2. Add bouillion to the onions and stir to coat with spices. Pour in water (add more if you want a more brothy soup) and beans.

3. Stir in chard, summer squash and garlic until combined.

4. Bring to a gentle boil, drop to a simmer and cook for 10 minutes. Serve with grated Parmesan cheese and chives, with some crusty bread.



We had the green tops from the fresh onions, so we added those on top of the cheese & chives.

Mac 'n Cheese 'n Summer Squash

This is the time of year when zucchini and summer squash run rampant through our gardens. You can buy it by the bag loads from farm stands and farmers' markets. Most of us can get bushels from friends who are overwhelmed with these long, vivacious green and yellow vegetables.

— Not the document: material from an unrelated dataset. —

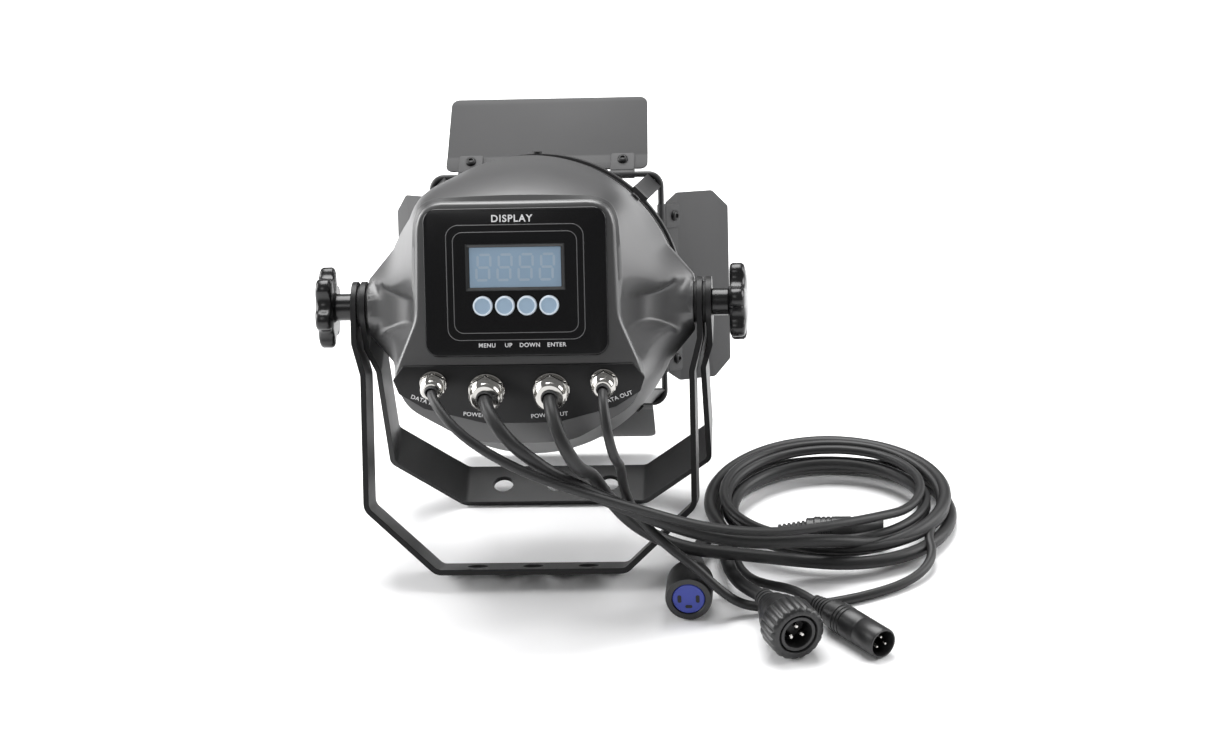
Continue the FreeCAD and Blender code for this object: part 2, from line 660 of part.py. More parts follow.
data_in_run = [
    (-45, -131, 152), (-35, -138, 143), (-20, -142, 132), (-1, -141, 119), (22, -137, 106),
    (47, -130, 93), (74, -119, 78), (101, -106, 62), (129, -93, 50), (158, -79, 42),
    (188, -62, 38), (214, -40, 32), (232, -16, 24),
]
power_in_run = [
    (-14, -131, 147), (-8, -136, 136), (3, -133, 123), (18, -127, 109), (37, -120, 94),
    (60, -113, 78), (86, -104, 61), (112, -94, 47), (138, -83, 37), (164, -70, 31),
    (189, -57, 24), (208, -46, 16),
]
power_out_run = [
    (24, -130, 146), (29, -132, 132), (35, -124, 116), (42, -110, 99), (49, -99, 79),
    (62, -95, 59), (80, -91, 44), (99, -87, 35), (119, -81, 29), (141, -71, 21), (163, -62, 13),
]
data_out_run = [
    (54, -129, 151), (58, -131, 139), (61, -125, 123), (60, -114, 106), (60, -105, 88),
    (64, -101, 72), (74, -103, 58), (88, -108, 46), (103, -113, 36), (116, -113, 21),
    (129, -109, 8), (147, -105, 3.2), (168, -103, 3.2), (190, -97, 3.2), (210, -88, 3.2),
    (228, -77, 3.5), (242, -62, 5), (248, -44, 8), (244, -26, 12),
]
data_in_tail = [
    (174.5, -109.5, 9.5), (167, -100, 10), (157, -90, 9), (145, -80, 6), (134, -68, 3.5),
    (127, -54, 3.2), (123, -38, 3.2), (121, -22, 5),
]
power_in_tail = [
    (143, -117, 18), (134, -106, 17), (127, -93, 16), (122, -78, 15), (119, -61, 14.5),
    (117, -44, 14), (118, -27, 14),
]
power_out_tail = [(98, -66, 14.5), (97, -52, 14), (98, -38, 13), (105, -25, 12), (117, -15, 12)]
data_out_tail = [
    (150, -16, 9.5), (141, -16, 9.7), (133, -13, 10.2), (127, -6, 11), (123, 3, 12),
    (121.5, 12, 12.5),
]


def cords():
    """Four leads, the hank they run into, and a tail from it to each connector."""
    leads = [("data_in_lead", data_in_run, d.data_cord), ("power_in_lead", power_in_run, d.power_cord),
             ("power_out_lead", power_out_run, d.power_cord), ("data_out_lead", data_out_run, d.data_cord)]
    for index, (label, run, diameter) in enumerate(leads):
        cord_tube(label, list(gland_mouth(index)) + run, diameter)
    tails = [("data_in_tail", data_in_tail, d.data_cord), ("power_in_tail", power_in_tail, d.power_cord),
             ("power_out_tail", power_out_tail, d.power_cord), ("data_out_tail", data_out_tail, d.data_cord)]
    for label, run, diameter in tails:
        cord_tube(label, run, diameter)
    inner, outer = d.coil_radius - d.coil_band, d.coil_radius
    ring = cylinder(outer, d.coil_height, Vector(), ALONG_Z)
    ring = ring.cut(cylinder(inner, d.coil_height, Vector(), ALONG_Z))
    ring = ring.makeChamfer(d.coil_height / 3.5, [e for e in ring.Edges if isinstance(e.Curve, Part.Circle)])
    feature("cable_coil", ring, Placement(Vector(d.coil_x, d.coil_y, 0), Rotation()))


# ---- connectors on the cords ----

def along(start, end):
    """A placement whose Z axis runs from start to end."""
    way = Vector(*end) - Vector(*start)
    return Placement(Vector(*start), Rotation(ALONG_Z, way))


def stacked(steps):
    """Cones and cylinders end to end up Z: each step is (length, radius, end radius)."""
    pieces = []
    height = 0
    for length, low, high in steps:
        base = ALONG_Z * height
        if low == high:
            pieces.append(cylinder(low, length, base, ALONG_Z))
        else:
            pieces.append(Part.makeCone(low, high, length, base, ALONG_Z))
        height += length
    return fused(pieces), height


def power_plug():
    """Big three-pin plug: sleeve, body and a free-turning coupling nut."""
    place = along(power_in_tail[0], (166, -166, 18))
    core = d.plug_radius - 5
    body, height = stacked([(14, 5.5, 7), (10, 10, 10), (9, 13.5, 13.5), (20, core - 1.5, core - 1.5)])
    cup = cylinder(core - 4, 14, ALONG_Z * (height - 14), ALONG_Z)
    feature("power_in_plug", body.cut(cup), place)
    nut_start = height - 19
    nut = cylinder(d.plug_radius - 0.5, d.plug_ring, ALONG_Z * nut_start, ALONG_Z)
    nut = nut.cut(cylinder(core - 1.5 + d.hole_clearance, d.plug_ring, ALONG_Z * nut_start, ALONG_Z))
    for k in range(16):
        angle = 2 * math.pi * k / 16
        base = Vector(math.cos(angle), math.sin(angle), 0) * d.plug_radius + ALONG_Z * nut_start
        nut = nut.cut(cylinder(1.2, d.plug_ring - 4, base, ALONG_Z))
    feature("power_coupling_nut", nut, place)
    return pins(place, height - 14, 4.2, 1.5, 12)


def pins(place, start, circle, radius, length):
    """Three round pins on a circle."""
    made = []
    for k in range(3):
        angle = math.radians(90 + 120 * k)
        base = Vector(math.cos(angle) * circle, math.sin(angle) * circle, start)
        pin = cylinder(radius, length, base, ALONG_Z)
        pin.Placement = place.multiply(pin.Placement)
        made.append(pin)
    return made


def data_plug(label, start, end, male):
    place = along(start, end)
    radius = d.data_plug_radius
    steps = [(18, 4.5, 7), (5, radius - 0.8, radius - 0.8), (d.data_plug_length, radius, radius)]
    body, height = stacked(steps)
    depth = 16 if male else 2
    cup = cylinder(radius - 1.6, depth, ALONG_Z * (height - depth), ALONG_Z)
    feature(label, body.cut(cup), place)
    return pins(place, height - depth, 3.6, 1.1, depth - 2) if male else []


def power_socket():
    place = along(power_out_tail[0], (97.5, -119, 14.5))
    radius = d.socket_radius
    body, height = stacked([(8, 7, 8), (14, 8, 12), (d.socket_length, radius, radius)])
    cup = cylinder(radius - 3, 3, ALONG_Z * (height - 3), ALONG_Z)
    feature("power_out_socket", body.cut(cup), place)


def connectors():
    all_pins = power_plug()
    all_pins += data_plug("data_in_plug", data_in_tail[0], (215, -161, 9.5), True)
    data_plug("data_out_socket", data_out_tail[0], (214, -16, 9.5), False)
    power_socket()
    feature("plug_pins", group(all_pins), Placement())


def main():
    stand()
    washers()
    shells()
    inside()
    display()
    connector_panel()
    screws()
    knobs()
    barn_frame()
    leaves()
    cords()
    connectors()
    doc.recompute()
    for item in doc.Objects:
        if {"Invalid", "Error"} & set(item.State):
            raise SystemExit(f"{item.Label} did not build: {item.State}")
    os.makedirs("parts", exist_ok=True)
    for item in nodes:
        shape = item.Shape
        if shape.isNull() or not shape.isValid() or shape.Volume <= 0:
            raise SystemExit(f"{item.Label} has no valid solid")
        shape.exportStep(f"parts/{item.Label}.step")
    print(len(nodes), "sub-parts written")


main()
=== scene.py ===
import json
import math

import bmesh
import bpy
from mathutils import Matrix, Vector


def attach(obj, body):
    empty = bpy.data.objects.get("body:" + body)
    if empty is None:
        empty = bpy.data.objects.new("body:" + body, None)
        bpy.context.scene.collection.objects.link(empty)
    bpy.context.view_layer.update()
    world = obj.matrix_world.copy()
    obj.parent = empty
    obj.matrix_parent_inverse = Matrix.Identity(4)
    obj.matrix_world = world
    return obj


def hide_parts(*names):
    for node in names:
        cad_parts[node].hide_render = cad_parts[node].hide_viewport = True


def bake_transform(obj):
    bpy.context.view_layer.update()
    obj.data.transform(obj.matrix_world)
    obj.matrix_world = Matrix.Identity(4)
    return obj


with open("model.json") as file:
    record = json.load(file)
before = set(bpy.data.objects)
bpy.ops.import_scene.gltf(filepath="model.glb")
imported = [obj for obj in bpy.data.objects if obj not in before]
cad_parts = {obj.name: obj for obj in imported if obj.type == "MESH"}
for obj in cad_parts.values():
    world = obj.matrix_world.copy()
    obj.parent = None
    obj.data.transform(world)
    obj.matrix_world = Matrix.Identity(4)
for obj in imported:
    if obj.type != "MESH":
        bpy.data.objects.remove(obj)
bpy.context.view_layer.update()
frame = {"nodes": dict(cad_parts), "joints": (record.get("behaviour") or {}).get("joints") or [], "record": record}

mm = 0.001
nodes = frame["nodes"]


def moved(x, y, z):
    return Matrix.Translation((x * mm, y * mm, z * mm))


def turned(degrees, axis):
    return Matrix.Rotation(math.radians(degrees), 4, axis)


headDrop = 19  # degrees that the head points below level
pivot = next(Vector(j["pos_m"]) for j in frame["joints"] if j["name"] == "head_tilt")
headPlace = Matrix.Translation(pivot) @ turned(-headDrop, "X")
print("frame loaded,", len(nodes), "nodes")


# the camera looks at a point beside the tilt axis, from behind and above
view = {"yaw": 5.0, "rise": 24.8, "roll": 2.9, "distance": 2.2, "right": 0.0423, "up": -0.0463,
        "lens": 105.0, "sensor": 36, "farthest": 20}


def makeCamera():
    yaw, rise, roll = (math.radians(view[k]) for k in ("yaw", "rise", "roll"))
    back = Vector((math.sin(yaw) * math.cos(rise), -math.cos(yaw) * math.cos(rise), math.sin(rise)))
    right = Vector((math.cos(yaw), math.sin(yaw), 0))
    up = back.cross(right)
    turnedRight = right * math.cos(roll) - up * math.sin(roll)
    turnedUp = right * math.sin(roll) + up * math.cos(roll)
    data = bpy.data.cameras.new("camera")
    data.lens = view["lens"]
    data.sensor_width = view["sensor"]
    data.clip_end = view["farthest"]
    camera = link("camera", data)
    spot = pivot + right * view["right"] + up * view["up"] + back * view["distance"]
    axes = Matrix((turnedRight, turnedUp, back)).transposed().to_4x4()
    camera.matrix_world = Matrix.Translation(spot) @ axes
    bpy.context.scene.camera = camera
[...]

We eat zucchini bread, fry rounds of them in butter, stuff them, make noodles from them, and try to find a number of other ways to use up the plethora of zucchini and summer squash we are surrounded by.

My kids eat just about anything, but they have already reached their limit of these summer vegetables. I know have to find new and creative ways to use them up. Tonight's dinner was a win in all categories. The kids got homemade macaroni and cheese, I served them a healthy dose of summer squash, and the SO gave it two thumbs up. I cheated on the sauce, admittedly, because I was lazy and it needed to be used up, but you can make a roux and a white sauce from scratch.

This is what it looked like before baking.

Mac 'n Cheese 'n Summer Squash
1 package pasta
2 C cheddar cheese
2/3 C Alfredo sauce
1 C shredded summer squash
1/4 C shredded Parmesan cheese
4 mushrooms, thinly sliced (optional)
1/2 onion, thinly sliced
2 T butter


Preheat oven to 350 degrees.

1. Bring a large pot of water to boil and cook pasta until just cooked. Drain and set aside.

2. In the meantime, heat 1 T of butter over medium heat and add onion slices. Toss the onion slices so they all get coated in butter. Turn heat down to medium low and let cook until a golden brown.

3. In a pot melt 1 T butter over medium heat and add in Alfredo sauce and shredded cheddar cheese. Stir until thoroughly mixed. Add in summer squash and cook for 2 minutes.

4. Butter a baking dish and add cooked pasta. Dump in cheese and squash sauce, mix thoroughly. Serve with a fresh salad, sauteed green beans, and some crusty bread.

Delicious and creamy, topped with fresh grated Parmesan cheese.